Julianne Moore, master interpreter of uncanny domestic life, is smiling at me from a facsimile of her home. “This is a rental, but still all the same stuff,” the actor says over Zoom, gesturing to the Thomas Struth photograph behind her, depicting a primeval, vine-strewn forest. It used to hang along a hallway in her family’s West Village house, where the mix of mid-century design pieces and sentimental objects garnered the attention of shelter magazines. Moore is in tune with decoration, as much for the intellectual exercise of it as for the emotionally resonant results (a candid nude by Nan Goldin set the mood in a bathroom)—so it’s a wonder why she and her filmmaker husband, Bart Freundlich, decamped from such jewel-box real estate.
“You know what? Our kids grew up,” Moore says, her unassuming warmth balancing out a familiar incandescence. Their older one, Caleb, graduated college during the pandemic and made his way to a nearby apartment for graduate school. Liv, four years younger, set off for Northwestern. The couple have a retreat on Long Island that satisfies their itch for nature. And so the West Village place suddenly felt like “this great big house. He’d be on the top floor, I’d be on the bottom,” says Moore, joking that she could no longer locate her husband. They now have their eyes on downtown’s Noho neighborhood. “I was ready to look out, to see buildings, to see New York.”
Decoration without pretense—that also describes Moore’s latest project, her first campaign as Hourglass’s brand ambassador. The Oscar winner, known for her freckled porcelain skin and smoky-eye predilection, is no stranger to beauty conversations. But this time, fronting the new Ambient Soft Glow foundation, she appears alongside Liv, with an oblique script that describes moonglow’s effect on the animal kingdom. (The buildable formula includes light-diffusing pigments, to replicate that proverbial ‘lit-from-within’ radiance.) “When my daughter said that line, ‘This is me,’ I wanted to burst into tears because it was so eloquent. Here is this 20-year-old woman talking about where she is, and then I get to say the same line,” Moore says. “It just felt very frank and emotional.” She points to the company’s like-minded values, from formulas that are vegan and cruelty-free to a sense of inclusivity across age and ethnicity—all set in motion by founder and CEO Carisa Janes.

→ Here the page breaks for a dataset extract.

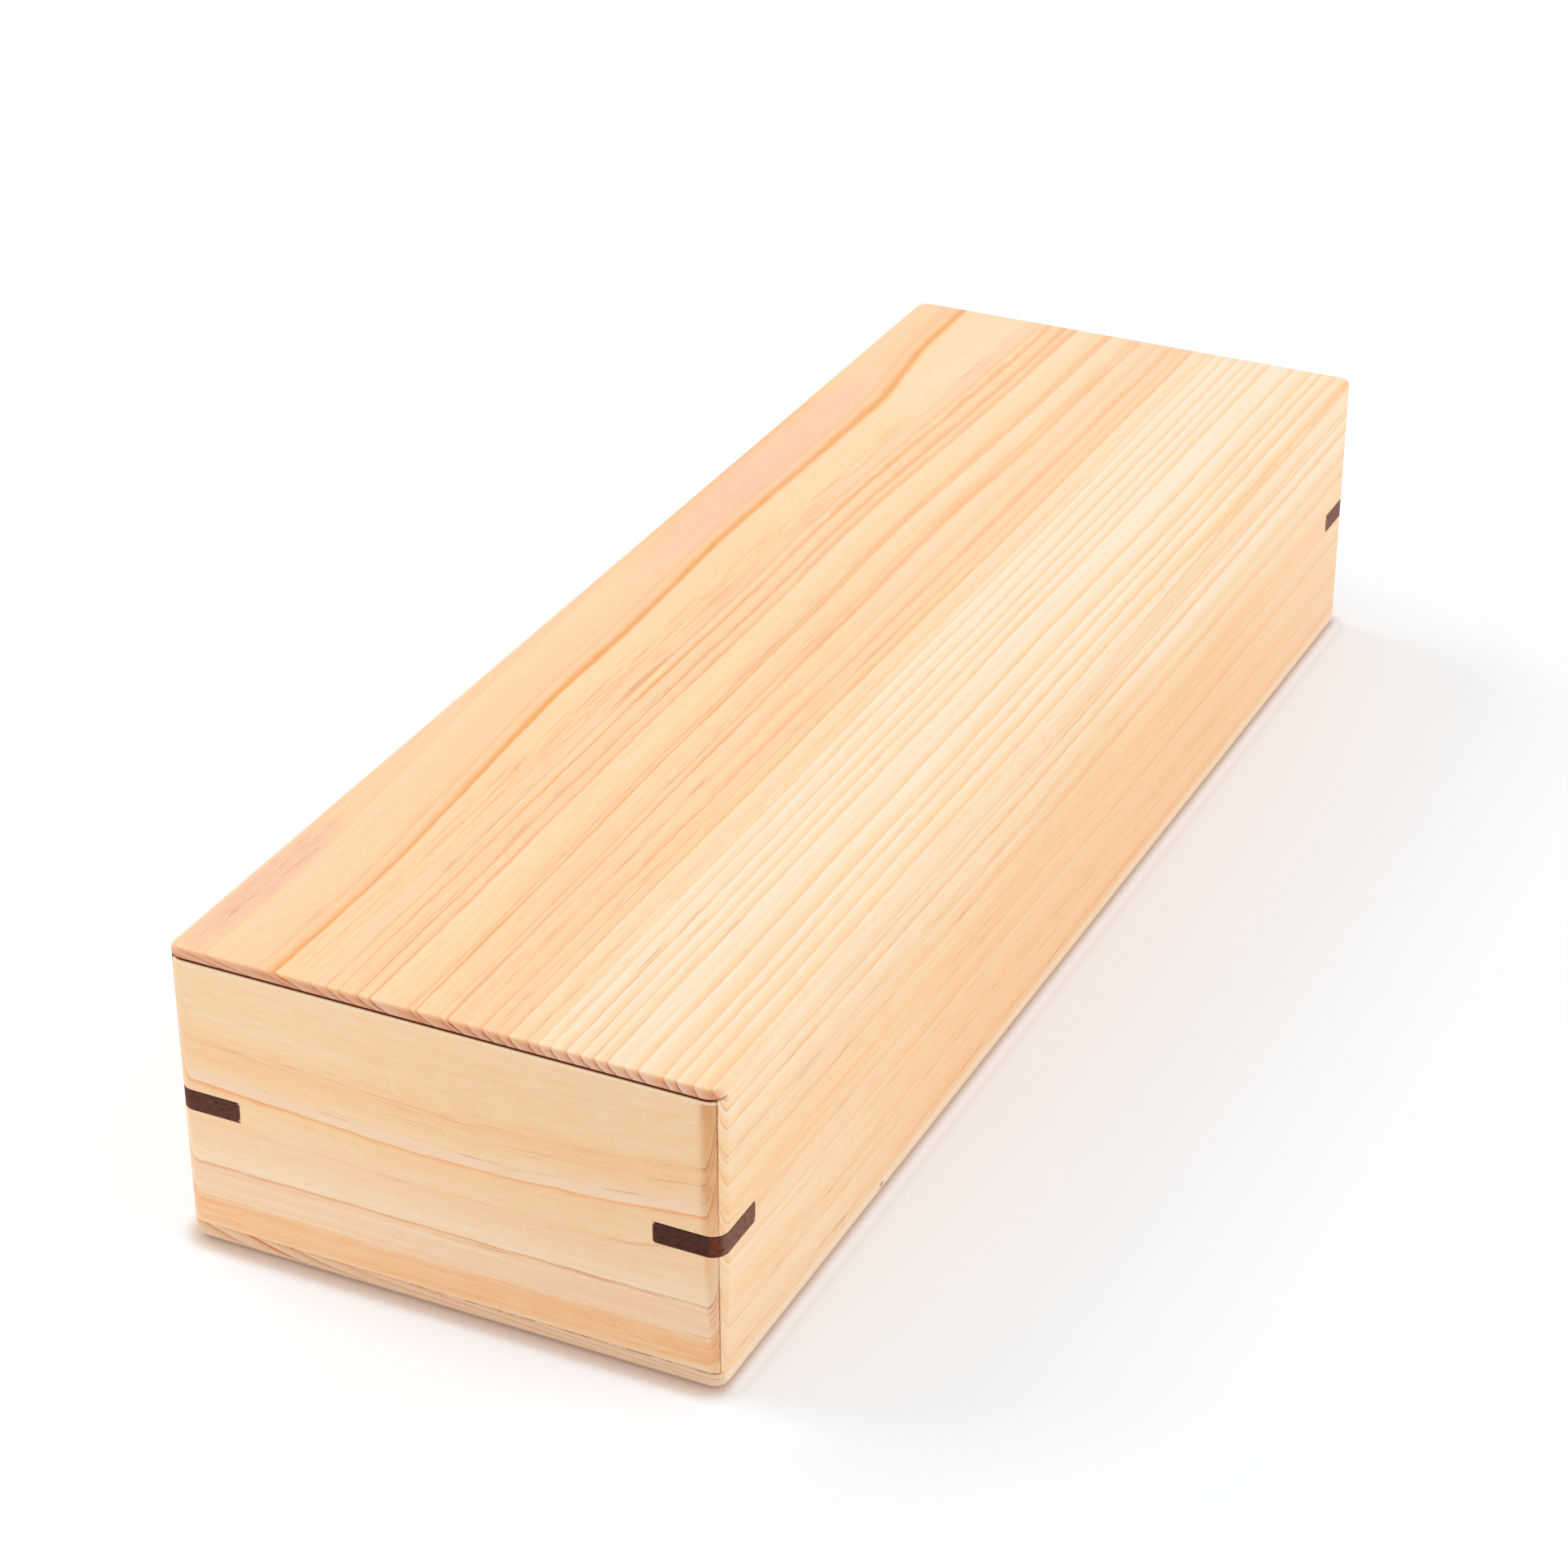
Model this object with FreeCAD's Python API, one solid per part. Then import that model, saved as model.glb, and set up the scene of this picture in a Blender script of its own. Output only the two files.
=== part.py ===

It seems fitting that an actor who established herself as a sensitive, unnerving talent in independent cinema has found a similar home in niche beauty, where there’s more space for nuance over conventional narratives. Later this summer, Moore returns to set, filming back-to-back projects. With Scottish director Lynne Ramsay, she boards a cruise ship for Stone Mattress, based on a story by Margaret Atwood; she also reunites with longtime collaborator Todd Haynes for May December. Here, Moore talks about the ongoing resonance of their 1995 first film, Safe, her approach to parenting in the limelight, and the love of a transformative wig.
Vanity Fair: What appealed to you about this Hourglass campaign, and in what way was it a different proposition?
Julianne Moore: First of all, I was very flattered. When I met Carisa and we were doing the work on the brand, it felt so authentic and so small and so very carefully crafted, in a way. I was thrilled that they involved Liv too, and that the campaign was so much about who you are as a human being and what your connections are to others. And also knowing where you are—that every stage in your life is a valuable one. These notions that you hear a lot about in the beauty industry, like, ”I’m going to fight aging,” or “anti-aging,” or “I don’t age”—that’s a fallacy. It’s a fact of life. It’s not possible to age one way or another; we simply age. That’s just part of the human condition.
Foundation is a category that I sense you might have opinions about—in part because makeup artists sometimes wind up covering up freckles like a flaw. What is your relationship to foundation, and what do you look for in a formula?